Analysis of the Effects of Tax Reform Measures on the Investment Response of Companies Using Micro Simulation Approaches – Framework Conditions for Investment Incentives

> Project coordination: Prof. Dr. Reinald Koch

>Project direction: Prof. Dr. Reinald Koch, Prof. Dr. Dominika Langenmayr, Prof. Dr. Andreas Oestreicher

> Team: Matti Boie-Wegener, Sandra Hartmann, Reinald Koch, Dominika Langenmayr, Andreas Oestreicher, Lena Schön

>Duration: August 2021 – April 2022

>Funded by: Federal Ministry for Economic Affairs and Energy

> Goal:

The objective of this research project is to evaluate the economic effect of a number of tax reform proposals currently under discussion in Germany and internationally.
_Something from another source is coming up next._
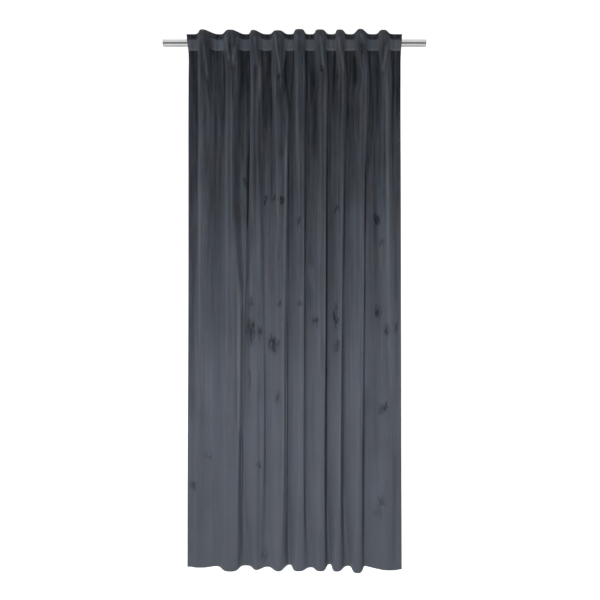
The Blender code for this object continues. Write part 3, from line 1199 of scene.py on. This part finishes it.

We consider
- adjustment of interest rates under tax law to market conditions,
- a reduction of the corporate tax rate and the tax rate on retained profits, as well as abolition of the remaining elements of the solidarity surcharge,
- enhanced depreciation possibilities,
- a net wealth tax or property levy,
- an enhanced crediting of trade tax payments to income tax and corporate tax payments, as well as
- the tax reform proposals by the OECD and the EU.
In this project, the first round effects on tax revenue are to be assessed as accurately as possible using microsimulation models. Use of a microsimulation model further allows evaluation and comparison of relieving effects of such legal changes for companies, depending on their legal form, size and sector. Besides the direct effects of such tax reforms, an impact assessment must also take into account the fact that amended tax framework conditions also influence company behavior. With respect to the measures investigated, we assume in particular that there will be investment effects, finance effects, and effects on liquidity. Such second round effects are discussed with reference to the empirical literature and analyzed in terms of their quantitative significance for the outlined reform plans.